Using the listing below, copy every line that mentions "hinge".

────────────────────

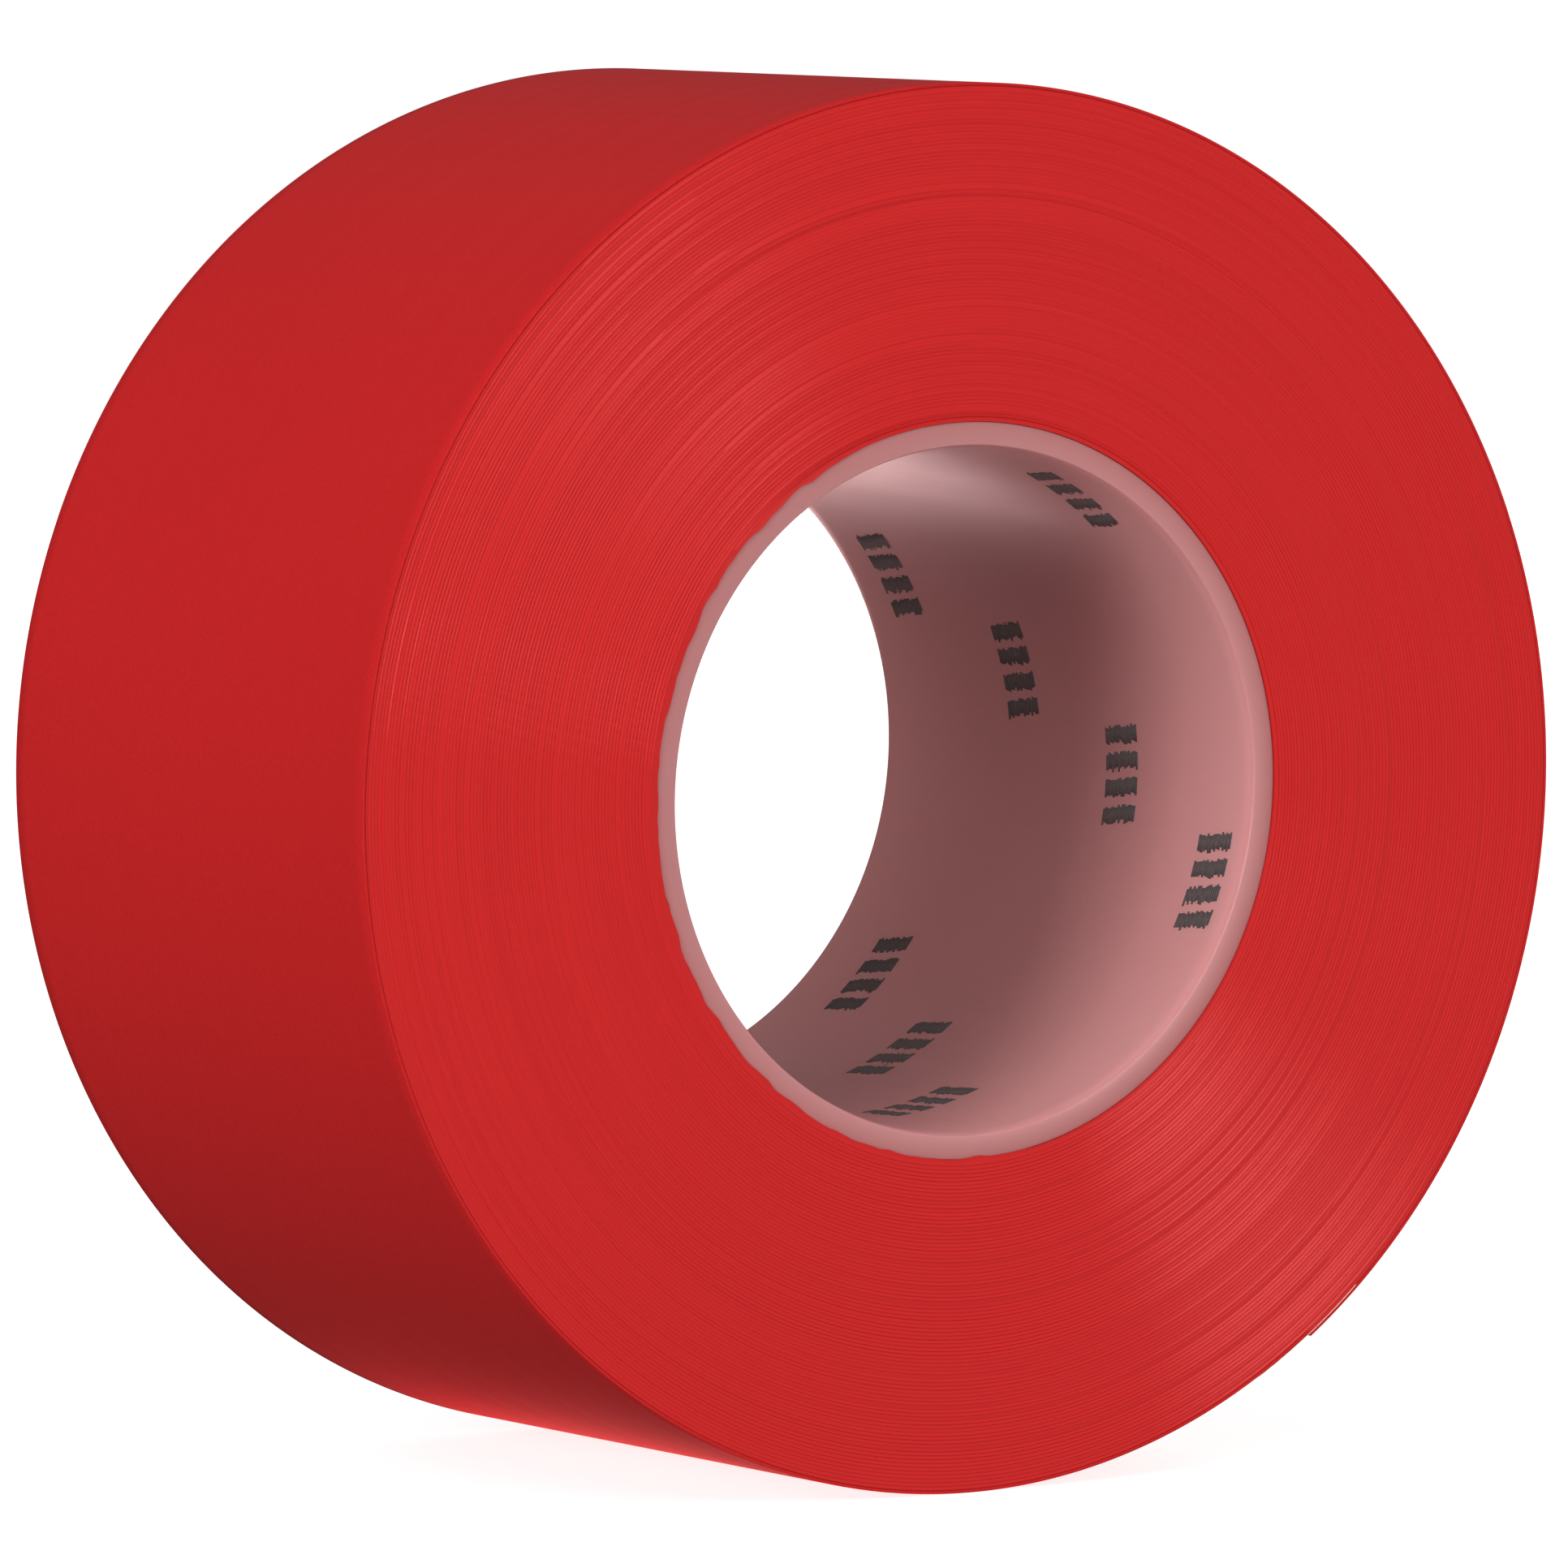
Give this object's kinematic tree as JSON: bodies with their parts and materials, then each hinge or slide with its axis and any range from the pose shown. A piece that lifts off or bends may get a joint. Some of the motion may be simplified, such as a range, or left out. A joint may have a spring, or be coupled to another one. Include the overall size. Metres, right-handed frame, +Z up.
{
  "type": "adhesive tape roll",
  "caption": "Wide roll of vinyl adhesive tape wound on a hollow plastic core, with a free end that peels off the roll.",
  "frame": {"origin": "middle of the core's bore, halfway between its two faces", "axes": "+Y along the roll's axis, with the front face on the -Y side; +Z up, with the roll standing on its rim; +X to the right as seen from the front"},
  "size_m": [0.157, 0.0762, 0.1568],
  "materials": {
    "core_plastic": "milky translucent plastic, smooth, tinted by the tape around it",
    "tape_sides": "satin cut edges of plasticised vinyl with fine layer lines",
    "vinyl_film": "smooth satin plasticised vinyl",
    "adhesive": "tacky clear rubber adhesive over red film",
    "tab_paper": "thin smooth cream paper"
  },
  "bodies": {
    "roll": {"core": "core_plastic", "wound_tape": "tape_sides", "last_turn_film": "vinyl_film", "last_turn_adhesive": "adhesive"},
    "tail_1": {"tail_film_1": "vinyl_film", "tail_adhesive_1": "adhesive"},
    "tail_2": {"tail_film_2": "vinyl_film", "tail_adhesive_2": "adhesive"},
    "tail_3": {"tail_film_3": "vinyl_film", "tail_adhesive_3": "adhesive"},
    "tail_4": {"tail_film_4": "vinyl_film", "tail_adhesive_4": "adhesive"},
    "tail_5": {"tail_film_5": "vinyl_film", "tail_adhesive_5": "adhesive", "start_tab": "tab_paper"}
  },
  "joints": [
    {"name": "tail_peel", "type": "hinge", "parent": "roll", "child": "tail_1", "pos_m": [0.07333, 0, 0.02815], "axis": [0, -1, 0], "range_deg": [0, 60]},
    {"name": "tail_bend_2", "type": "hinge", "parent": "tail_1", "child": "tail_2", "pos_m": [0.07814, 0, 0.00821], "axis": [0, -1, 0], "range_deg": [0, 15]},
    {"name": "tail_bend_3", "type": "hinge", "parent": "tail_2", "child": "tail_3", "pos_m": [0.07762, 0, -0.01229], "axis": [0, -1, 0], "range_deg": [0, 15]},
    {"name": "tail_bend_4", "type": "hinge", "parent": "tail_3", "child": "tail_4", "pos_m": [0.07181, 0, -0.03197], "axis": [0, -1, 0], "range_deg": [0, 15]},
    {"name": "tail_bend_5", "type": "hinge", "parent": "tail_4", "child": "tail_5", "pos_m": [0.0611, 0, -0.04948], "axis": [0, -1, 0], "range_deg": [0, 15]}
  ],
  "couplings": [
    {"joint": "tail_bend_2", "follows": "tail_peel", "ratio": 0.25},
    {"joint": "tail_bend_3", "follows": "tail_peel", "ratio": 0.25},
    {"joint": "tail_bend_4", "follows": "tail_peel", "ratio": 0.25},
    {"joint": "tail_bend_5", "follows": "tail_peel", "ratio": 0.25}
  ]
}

────────────────────

* Task result *
Give this object's kinematic tree as JSON: bodies with their parts and materials, then each hinge or slide with its axis and any range from the pose shown. A piece that lifts off or bends may get a joint. Some of the motion may be simplified, such as a range, or left out. A joint may have a spring, or be coupled to another one. Include the overall size. Metres, right-handed frame, +Z up.
    {"name": "tail_peel", "type": "hinge", "parent": "roll", "child": "tail_1", "pos_m": [0.07333, 0, 0.02815], "axis": [0, -1, 0], "range_deg": [0, 60]},
    {"name": "tail_bend_2", "type": "hinge", "parent": "tail_1", "child": "tail_2", "pos_m": [0.07814, 0, 0.00821], "axis": [0, -1, 0], "range_deg": [0, 15]},
    {"name": "tail_bend_3", "type": "hinge", "parent": "tail_2", "child": "tail_3", "pos_m": [0.07762, 0, -0.01229], "axis": [0, -1, 0], "range_deg": [0, 15]},
    {"name": "tail_bend_4", "type": "hinge", "parent": "tail_3", "child": "tail_4", "pos_m": [0.07181, 0, -0.03197], "axis": [0, -1, 0], "range_deg": [0, 15]},
    {"name": "tail_bend_5", "type": "hinge", "parent": "tail_4", "child": "tail_5", "pos_m": [0.0611, 0, -0.04948], "axis": [0, -1, 0], "range_deg": [0, 15]}